The mood of “Shooting an Elephant” is primarily tense and angry. The story opens on a tense note as Orwell—who is both narrator and protagonist—explains how trapped he feels as a white British police officer who resents the British Empire’s treatment of its colonial populations, while also resenting the local Burmese population for treating him badly given his position as a colonial officer.
The tension increases as Orwell learns that an elephant has freed itself from captivity in a nearby town and he is assigned to find the elephant and constrain it once more. This does not go as planned, of course, and Orwell arrives at the scene after a local man has been trampled to death by the rampaging elephant.
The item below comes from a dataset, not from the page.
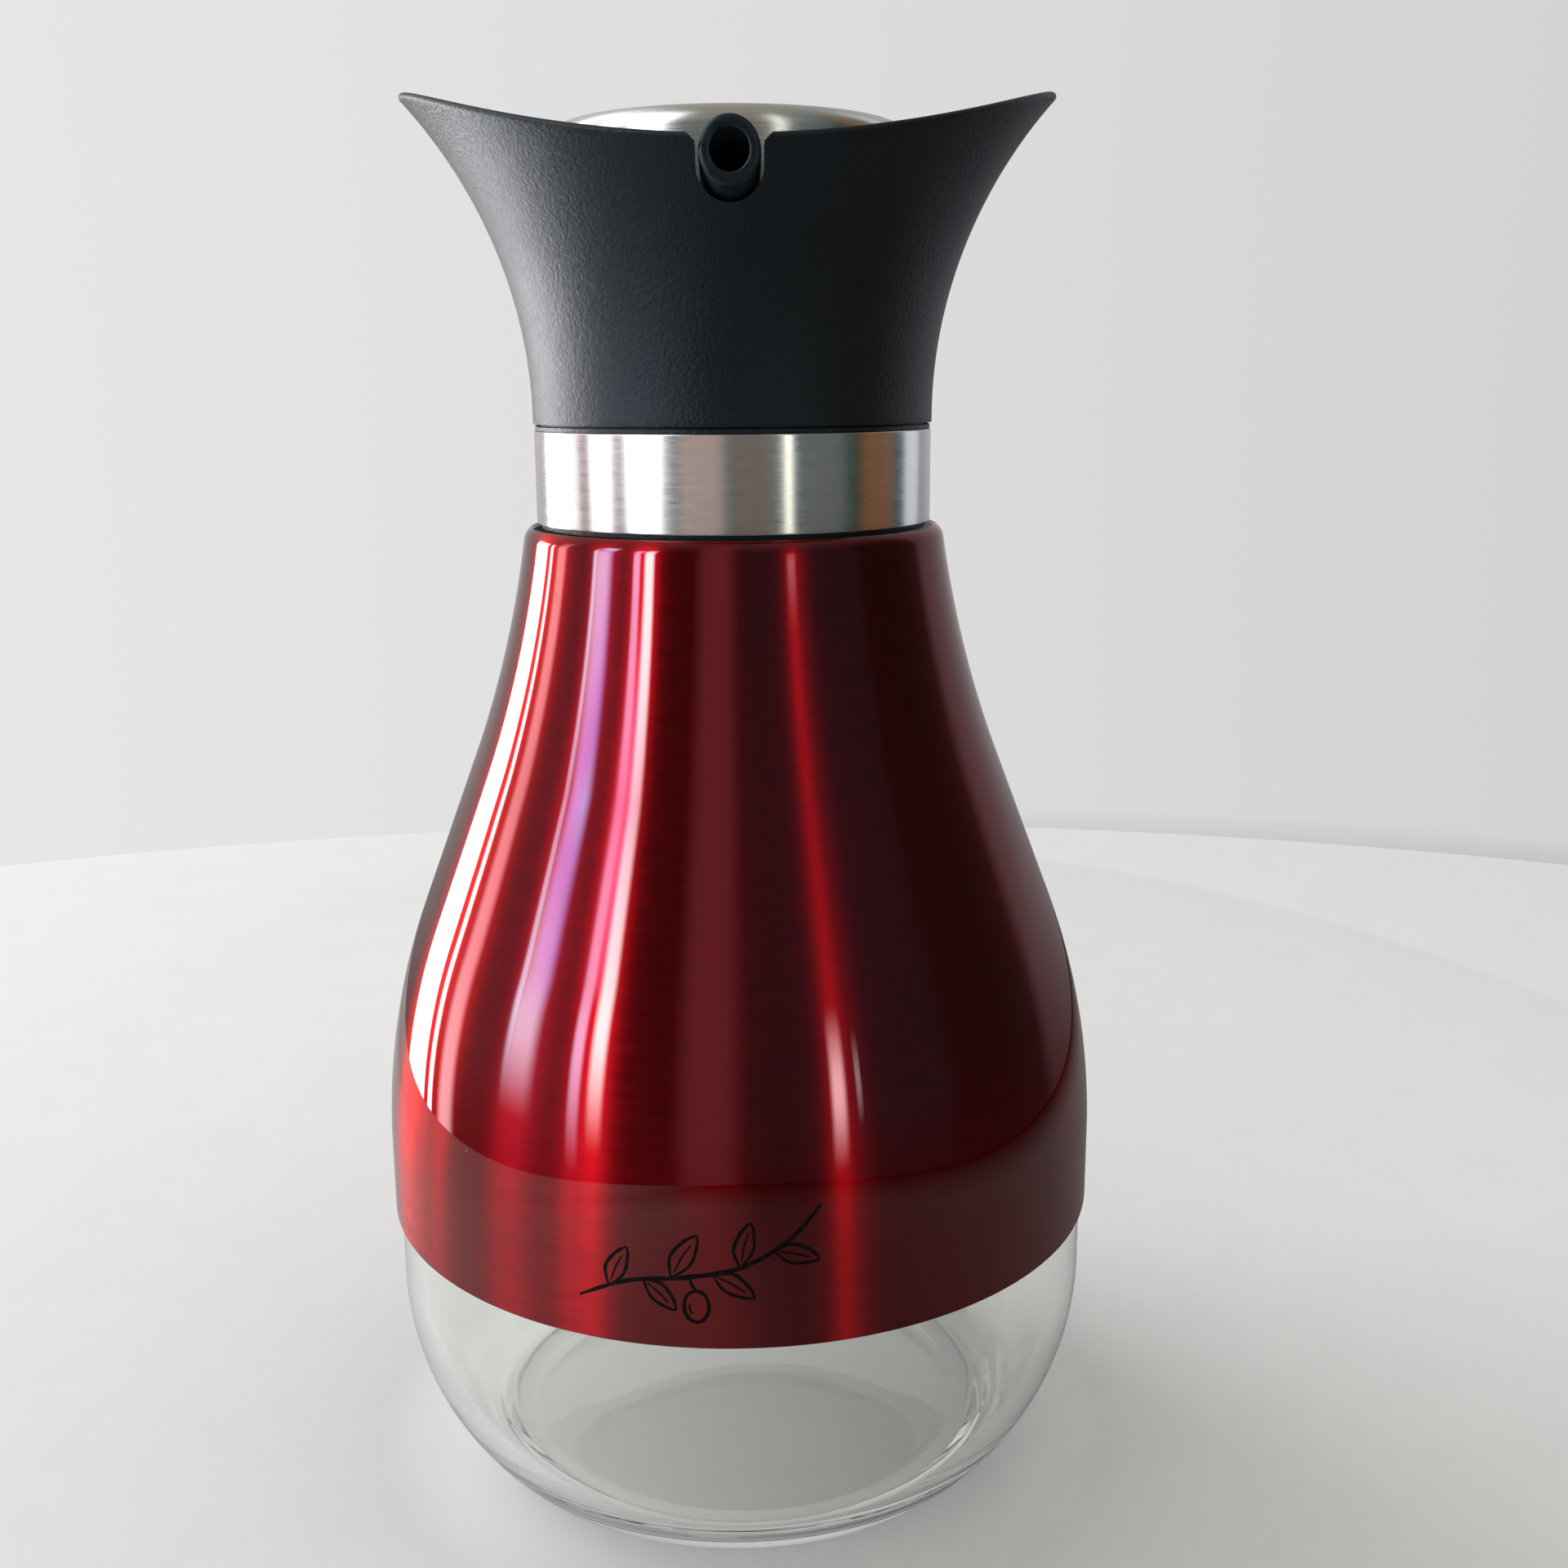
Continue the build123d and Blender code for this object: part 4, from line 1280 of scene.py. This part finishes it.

The tension of the story increases as 2,000 people gather around, expecting Orwell to shoot and kill the elephant who has killed this man. After Orwell has a grand insight into the nature of colonialism—that it traps him in a scripted role as a colonizer as much as it traps the Burmese people in a scripted role as the colonized—the mood shifts slightly. Suddenly Orwell is able to see the elephant’s pain and writes of the elephant’s belabored death with a much gentler tone. The story ultimately ends in an unsettled place as Orwell debriefs the experience with other White colonial officers and concludes that they cannot understand the situation in the same way he does (given their racist and dehumanizing views of the local Burmese people).